If the Taoiseach really believes that collective guarantees should not be included in the EU treaties, why did he not seek an assurance on that at Cologne? The Taoiseach quoted a speech by Eamon de Valera in 1946 earlier in this debate. Reflecting on the League of Nations, Mr. de Valera said that if there was to be an alternative to futile discussions "there must be a method whereby effective forcible action may be taken". If this is so, I put the following question to the Taoiseach. If at some time in the future the United States no longer maintains a military presence in Europe, a threat to European security emerges and the United Nations is deadlocked by the veto of one of the permanent members of the Security Council, by whom would the peace and security of the European Union then be protected?
Is it the position of other parties in this House that Ireland will not offer an answer to that question?

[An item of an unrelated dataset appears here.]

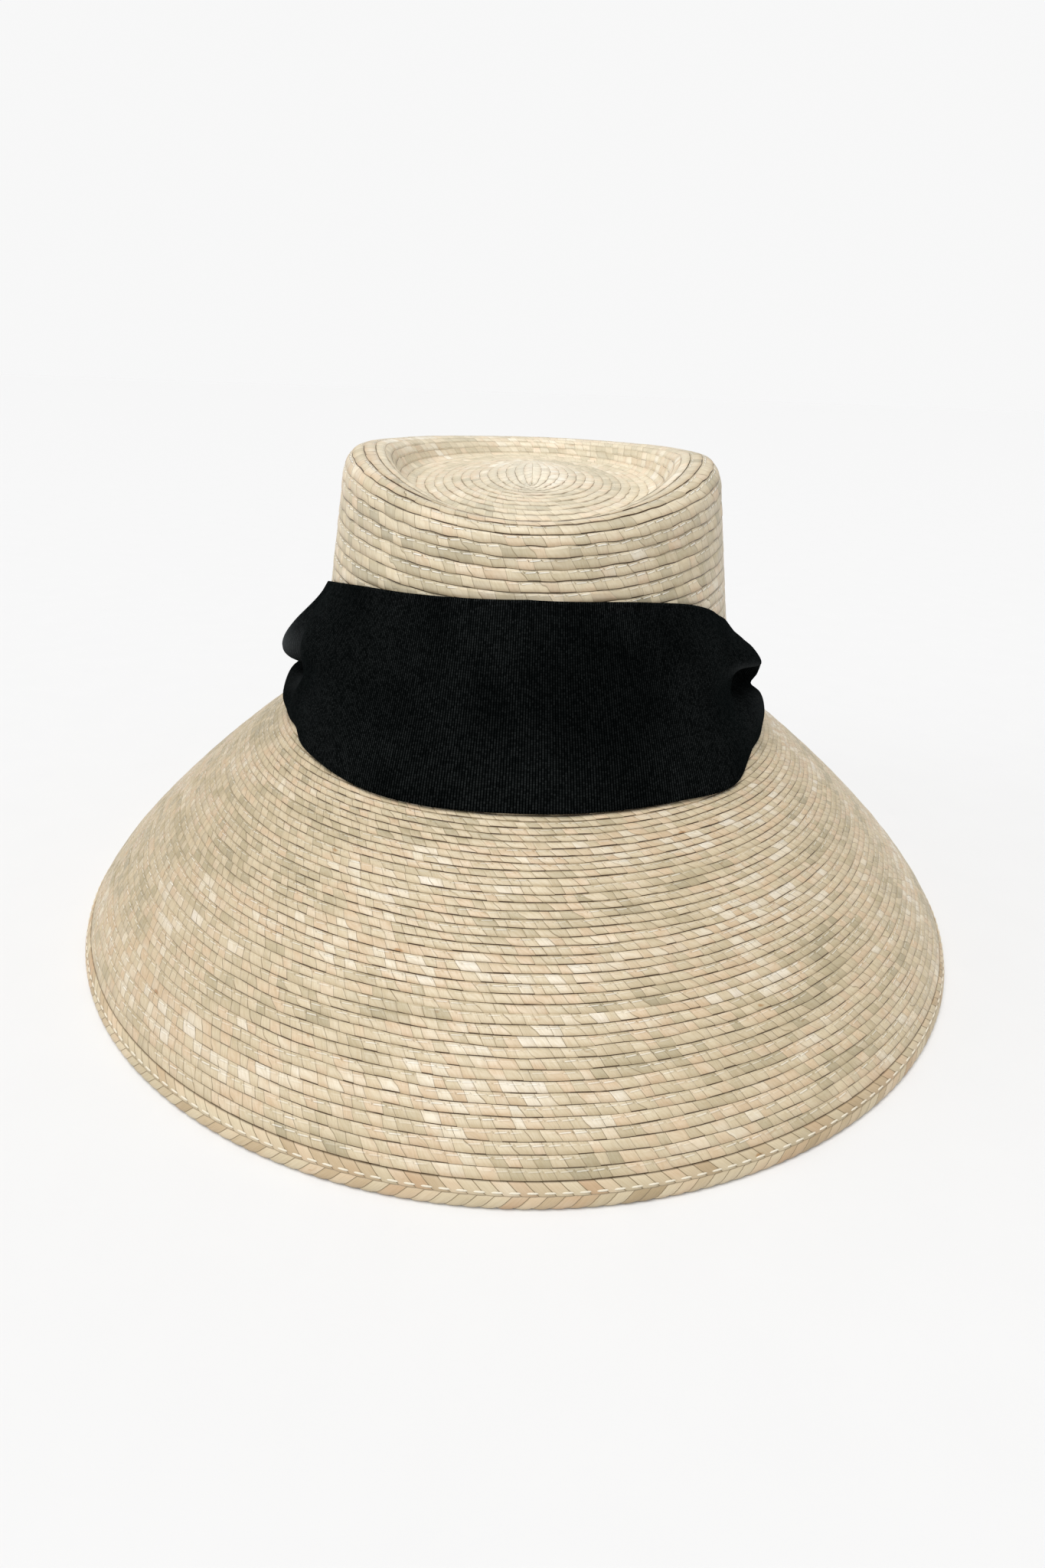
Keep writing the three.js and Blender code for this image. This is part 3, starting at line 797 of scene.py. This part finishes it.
RIGHT_SIDE = {
    **FRONT_PANEL,
    30: [(81.0, 144.2), (84.2, 136), (87.6, 127), (91.0, 118.4), (94.2, 110.3), (97.3, 103),
         (100.5, 96), (103.8, 88.5), (106.8, 81.1)],
    46: [(81.5, 140.5), (84.6, 132.5), (88.3, 124), (91.5, 116), (94.0, 109), (96.8, 102.5),
         (100.4, 95.5), (104.4, 88), (107.9, 80.3)],
    56: [(82.0, 136), (86.0, 128.4), (89.6, 121.8), (91.8, 115.4), (91.8, 109), (93.8, 102.4),
         (98.4, 96.2), (102.0, 89.2), (103.4, 83.2)],
    61: [(82.3, 132.8), (87.0, 126.4), (91.4, 120.6), (93.8, 115.0), (90.6, 111.6), (90.6, 103.4),
         (97.0, 97.8), (101.4, 90.4), (102.0, 84.2)],
    64: [(82.5, 131.2), (87.6, 125.2), (92.6, 119.6), (95.8, 114.2), (89.0, 112.4), (89.2, 103.4),
         (97.4, 98.6), (101.6, 91.2), (102.0, 84.3)],
    71: [(82.8, 127.4), (87.8, 122.2), (93.8, 118.0), (97.9, 111.8), (89.0, 110.6), (89.4, 103.2),
         (98.8, 99.0), (101.8, 91.6), (101.8, 84.3)],
    78: [(83.6, 122.0), (87.8, 119.2), (93.8, 115.2), (97.9, 109.6), (97.3, 104.6), (95.2, 100.0),
         (99.4, 96.4), (101.8, 90.2), (101.6, 84.7)],
    84: [(84.2, 119.4), (88.0, 117.2), (93.2, 113.6), (96.4, 108.4), (95.4, 103.2), (93.8, 96.6),
         (98.2, 92.8), (100.8, 88.6), (101.0, 84.8)],
    90: [(84.6, 117.8), (88.2, 116.0), (92.8, 112.8), (95.4, 107.6), (93.6, 102.6), (91.6, 96.2),
         (97.2, 92.4), (100.0, 88.8), (100.2, 85.2)],
    **BEHIND,
}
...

Is it their position that we will leave it to the British, the Germans and the French to find an answer? If we opt out, they will find an answer because they will have to find one. However, it may be an answer that Ireland will not like. It may be the wrong answer. It may be a belligerent and foolish answer, and those countries are capable of belligerence and foolishness. Ireland will then have no substantial grounds for complaint, because we will have freely opted out of any say in their decision.
Opting out of commitments relieves us of a burden, but it does not relieve us of responsibility. Opting out of commitment may mean that we will have no say in what is decided, but it does not mean we will be unaffected by what is decided. That is the dilemma that Ireland will have to face in the negotiations that are now under way to develop a Common European Defence Policy. Members of this House should realise that these are serious negotiations which will come to a conclusion probably within the next year and it is important that we are clear-sighted in the choices we make. We should be in having a say rather than outside not having a say.